The data below is to be returned in full and exactly.

..........

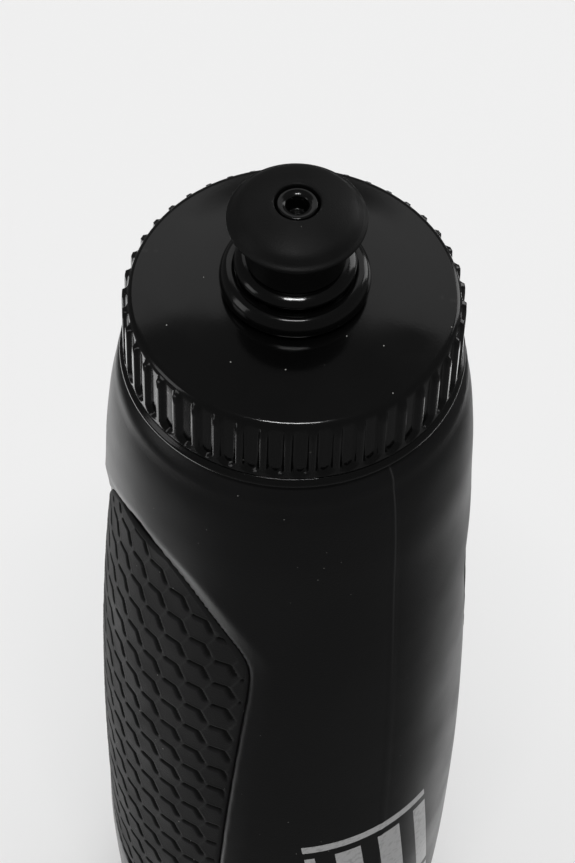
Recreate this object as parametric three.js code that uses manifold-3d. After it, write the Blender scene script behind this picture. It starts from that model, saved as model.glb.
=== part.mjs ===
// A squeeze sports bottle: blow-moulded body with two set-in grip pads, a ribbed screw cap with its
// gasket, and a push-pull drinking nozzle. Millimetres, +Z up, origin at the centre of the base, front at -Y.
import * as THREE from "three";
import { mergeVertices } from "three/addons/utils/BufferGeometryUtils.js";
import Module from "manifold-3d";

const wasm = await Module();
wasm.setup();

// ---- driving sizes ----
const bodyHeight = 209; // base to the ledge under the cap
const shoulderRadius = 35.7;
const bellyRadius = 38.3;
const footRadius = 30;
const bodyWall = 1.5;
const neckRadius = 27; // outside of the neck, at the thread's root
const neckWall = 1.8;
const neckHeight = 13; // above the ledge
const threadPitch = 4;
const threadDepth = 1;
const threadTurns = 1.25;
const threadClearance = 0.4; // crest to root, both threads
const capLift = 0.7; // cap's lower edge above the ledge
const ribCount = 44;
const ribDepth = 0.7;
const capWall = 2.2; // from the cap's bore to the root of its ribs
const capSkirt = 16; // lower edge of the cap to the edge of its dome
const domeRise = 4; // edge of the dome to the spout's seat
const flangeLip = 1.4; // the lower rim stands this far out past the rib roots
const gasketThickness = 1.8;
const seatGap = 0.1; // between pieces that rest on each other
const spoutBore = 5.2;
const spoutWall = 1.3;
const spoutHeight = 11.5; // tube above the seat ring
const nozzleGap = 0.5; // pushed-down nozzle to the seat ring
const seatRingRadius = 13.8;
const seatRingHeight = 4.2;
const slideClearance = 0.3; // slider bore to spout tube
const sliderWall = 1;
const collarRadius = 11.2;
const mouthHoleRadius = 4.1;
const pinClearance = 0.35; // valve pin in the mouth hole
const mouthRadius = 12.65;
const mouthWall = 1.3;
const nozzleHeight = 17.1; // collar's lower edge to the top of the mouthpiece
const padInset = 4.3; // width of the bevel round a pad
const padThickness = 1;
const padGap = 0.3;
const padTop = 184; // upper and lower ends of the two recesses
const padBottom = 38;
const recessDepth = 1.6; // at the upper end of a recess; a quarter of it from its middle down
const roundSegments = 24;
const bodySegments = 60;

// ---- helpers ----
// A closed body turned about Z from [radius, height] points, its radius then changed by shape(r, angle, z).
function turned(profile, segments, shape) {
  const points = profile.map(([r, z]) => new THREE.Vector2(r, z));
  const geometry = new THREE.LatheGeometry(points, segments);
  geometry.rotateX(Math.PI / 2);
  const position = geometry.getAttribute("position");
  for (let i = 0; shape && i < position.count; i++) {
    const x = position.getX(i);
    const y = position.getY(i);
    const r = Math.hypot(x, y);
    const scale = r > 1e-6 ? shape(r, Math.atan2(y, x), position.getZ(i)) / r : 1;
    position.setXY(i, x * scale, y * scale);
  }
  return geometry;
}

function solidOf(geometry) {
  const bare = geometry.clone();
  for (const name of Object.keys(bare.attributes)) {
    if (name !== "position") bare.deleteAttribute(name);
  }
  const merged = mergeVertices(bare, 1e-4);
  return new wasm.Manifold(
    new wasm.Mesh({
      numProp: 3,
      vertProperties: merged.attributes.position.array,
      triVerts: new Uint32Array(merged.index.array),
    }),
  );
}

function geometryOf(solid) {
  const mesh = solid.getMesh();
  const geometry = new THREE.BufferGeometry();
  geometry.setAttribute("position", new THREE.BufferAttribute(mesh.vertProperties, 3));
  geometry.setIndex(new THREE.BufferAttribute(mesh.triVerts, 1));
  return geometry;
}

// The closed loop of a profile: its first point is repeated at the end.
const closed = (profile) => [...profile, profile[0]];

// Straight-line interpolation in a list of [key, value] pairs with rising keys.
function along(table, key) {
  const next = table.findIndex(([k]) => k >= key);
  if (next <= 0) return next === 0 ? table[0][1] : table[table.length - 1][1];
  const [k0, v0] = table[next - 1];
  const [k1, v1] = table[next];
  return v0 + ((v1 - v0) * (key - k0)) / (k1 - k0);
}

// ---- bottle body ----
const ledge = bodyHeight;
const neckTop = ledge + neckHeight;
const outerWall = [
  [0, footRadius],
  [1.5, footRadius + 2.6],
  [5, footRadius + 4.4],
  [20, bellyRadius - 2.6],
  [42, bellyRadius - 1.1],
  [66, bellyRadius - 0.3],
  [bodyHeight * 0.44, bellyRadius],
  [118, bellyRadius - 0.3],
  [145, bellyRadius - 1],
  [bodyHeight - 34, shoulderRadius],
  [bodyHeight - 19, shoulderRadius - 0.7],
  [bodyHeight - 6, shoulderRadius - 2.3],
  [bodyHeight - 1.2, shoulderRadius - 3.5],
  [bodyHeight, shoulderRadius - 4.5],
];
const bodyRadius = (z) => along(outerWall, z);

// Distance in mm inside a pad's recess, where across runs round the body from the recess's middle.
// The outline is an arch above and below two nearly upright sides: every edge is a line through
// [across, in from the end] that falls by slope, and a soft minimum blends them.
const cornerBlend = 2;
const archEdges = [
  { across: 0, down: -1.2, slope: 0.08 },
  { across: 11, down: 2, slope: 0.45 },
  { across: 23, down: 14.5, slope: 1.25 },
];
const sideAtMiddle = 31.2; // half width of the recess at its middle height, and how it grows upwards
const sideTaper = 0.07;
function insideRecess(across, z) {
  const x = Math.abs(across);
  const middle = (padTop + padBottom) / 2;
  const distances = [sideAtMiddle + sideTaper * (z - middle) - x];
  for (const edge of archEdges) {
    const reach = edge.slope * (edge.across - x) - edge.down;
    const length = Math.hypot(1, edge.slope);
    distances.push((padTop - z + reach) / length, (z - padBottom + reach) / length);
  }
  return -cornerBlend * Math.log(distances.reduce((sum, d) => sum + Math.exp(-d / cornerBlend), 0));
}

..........

**Result of this task**
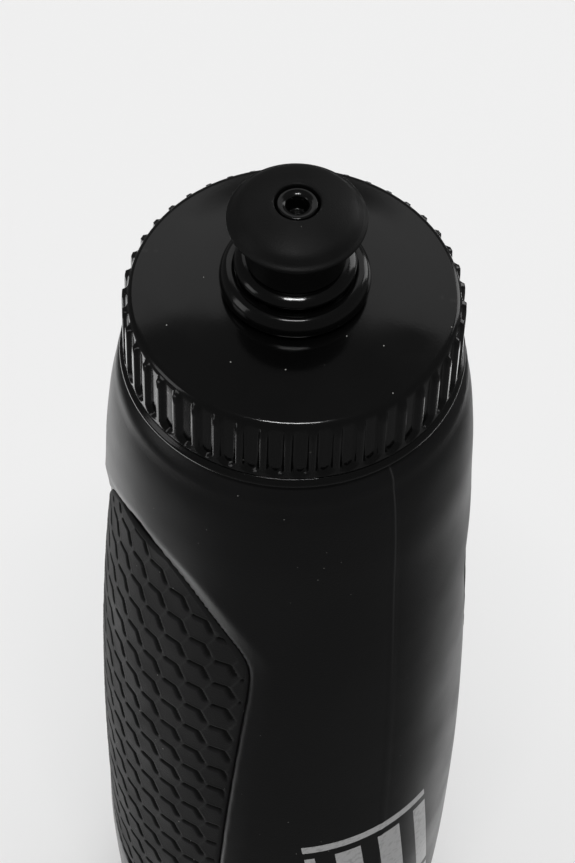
Recreate this object as parametric three.js code that uses manifold-3d. After it, write the Blender scene script behind this picture. It starts from that model, saved as model.glb.
=== part.mjs ===
// A squeeze sports bottle: blow-moulded body with two set-in grip pads, a ribbed screw cap with its
// gasket, and a push-pull drinking nozzle. Millimetres, +Z up, origin at the centre of the base, front at -Y.
import * as THREE from "three";
import { mergeVertices } from "three/addons/utils/BufferGeometryUtils.js";
import Module from "manifold-3d";

const wasm = await Module();
wasm.setup();

// ---- driving sizes ----
const bodyHeight = 209; // base to the ledge under the cap
const shoulderRadius = 35.7;
const bellyRadius = 38.3;
const footRadius = 30;
const bodyWall = 1.5;
const neckRadius = 27; // outside of the neck, at the thread's root
const neckWall = 1.8;
const neckHeight = 13; // above the ledge
const threadPitch = 4;
const threadDepth = 1;
const threadTurns = 1.25;
const threadClearance = 0.4; // crest to root, both threads
const capLift = 0.7; // cap's lower edge above the ledge
const ribCount = 44;
const ribDepth = 0.7;
const capWall = 2.2; // from the cap's bore to the root of its ribs
const capSkirt = 16; // lower edge of the cap to the edge of its dome
const domeRise = 4; // edge of the dome to the spout's seat
const flangeLip = 1.4; // the lower rim stands this far out past the rib roots
const gasketThickness = 1.8;
const seatGap = 0.1; // between pieces that rest on each other
const spoutBore = 5.2;
const spoutWall = 1.3;
const spoutHeight = 11.5; // tube above the seat ring
const nozzleGap = 0.5; // pushed-down nozzle to the seat ring
const seatRingRadius = 13.8;
const seatRingHeight = 4.2;
const slideClearance = 0.3; // slider bore to spout tube
const sliderWall = 1;
const collarRadius = 11.2;
const mouthHoleRadius = 4.1;
const pinClearance = 0.35; // valve pin in the mouth hole
const mouthRadius = 12.65;
const mouthWall = 1.3;
const nozzleHeight = 17.1; // collar's lower edge to the top of the mouthpiece
const padInset = 4.3; // width of the bevel round a pad
const padThickness = 1;
const padGap = 0.3;
const padTop = 184; // upper and lower ends of the two recesses
const padBottom = 38;
const recessDepth = 1.6; // at the upper end of a recess; a quarter of it from its middle down
const roundSegments = 24;
const bodySegments = 60;

// ---- helpers ----
// A closed body turned about Z from [radius, height] points, its radius then changed by shape(r, angle, z).
function turned(profile, segments, shape) {
  const points = profile.map(([r, z]) => new THREE.Vector2(r, z));
  const geometry = new THREE.LatheGeometry(points, segments);
  geometry.rotateX(Math.PI / 2);
  const position = geometry.getAttribute("position");
  for (let i = 0; shape && i < position.count; i++) {
    const x = position.getX(i);
    const y = position.getY(i);
    const r = Math.hypot(x, y);
    const scale = r > 1e-6 ? shape(r, Math.atan2(y, x), position.getZ(i)) / r : 1;
    position.setXY(i, x * scale, y * scale);
  }
  return geometry;
}

function solidOf(geometry) {
  const bare = geometry.clone();
  for (const name of Object.keys(bare.attributes)) {
    if (name !== "position") bare.deleteAttribute(name);
  }
  const merged = mergeVertices(bare, 1e-4);
  return new wasm.Manifold(
    new wasm.Mesh({
      numProp: 3,
      vertProperties: merged.attributes.position.array,
      triVerts: new Uint32Array(merged.index.array),
    }),
  );
}

function geometryOf(solid) {
  const mesh = solid.getMesh();
  const geometry = new THREE.BufferGeometry();
  geometry.setAttribute("position", new THREE.BufferAttribute(mesh.vertProperties, 3));
  geometry.setIndex(new THREE.BufferAttribute(mesh.triVerts, 1));
  return geometry;
}

// The closed loop of a profile: its first point is repeated at the end.
const closed = (profile) => [...profile, profile[0]];

// Straight-line interpolation in a list of [key, value] pairs with rising keys.
function along(table, key) {
  const next = table.findIndex(([k]) => k >= key);
  if (next <= 0) return next === 0 ? table[0][1] : table[table.length - 1][1];
  const [k0, v0] = table[next - 1];
  const [k1, v1] = table[next];
  return v0 + ((v1 - v0) * (key - k0)) / (k1 - k0);
}

// ---- bottle body ----
const ledge = bodyHeight;
const neckTop = ledge + neckHeight;
const outerWall = [
  [0, footRadius],
  [1.5, footRadius + 2.6],
  [5, footRadius + 4.4],
  [20, bellyRadius - 2.6],
  [42, bellyRadius - 1.1],
  [66, bellyRadius - 0.3],
  [bodyHeight * 0.44, bellyRadius],
  [118, bellyRadius - 0.3],
  [145, bellyRadius - 1],
  [bodyHeight - 34, shoulderRadius],
  [bodyHeight - 19, shoulderRadius - 0.7],
  [bodyHeight - 6, shoulderRadius - 2.3],
  [bodyHeight - 1.2, shoulderRadius - 3.5],
  [bodyHeight, shoulderRadius - 4.5],
];
const bodyRadius = (z) => along(outerWall, z);

// Distance in mm inside a pad's recess, where across runs round the body from the recess's middle.
// The outline is an arch above and below two nearly upright sides: every edge is a line through
// [across, in from the end] that falls by slope, and a soft minimum blends them.
const cornerBlend = 2;
const archEdges = [
  { across: 0, down: -1.2, slope: 0.08 },
  { across: 11, down: 2, slope: 0.45 },
  { across: 23, down: 14.5, slope: 1.25 },
];
const sideAtMiddle = 31.2; // half width of the recess at its middle height, and how it grows upwards
const sideTaper = 0.07;
function insideRecess(across, z) {
  const x = Math.abs(across);
  const middle = (padTop + padBottom) / 2;
  const distances = [sideAtMiddle + sideTaper * (z - middle) - x];
  for (const edge of archEdges) {
    const reach = edge.slope * (edge.across - x) - edge.down;
    const length = Math.hypot(1, edge.slope);
    distances.push((padTop - z + reach) / length, (z - padBottom + reach) / length);
  }
  return -cornerBlend * Math.log(distances.reduce((sum, d) => sum + Math.exp(-d / cornerBlend), 0));
}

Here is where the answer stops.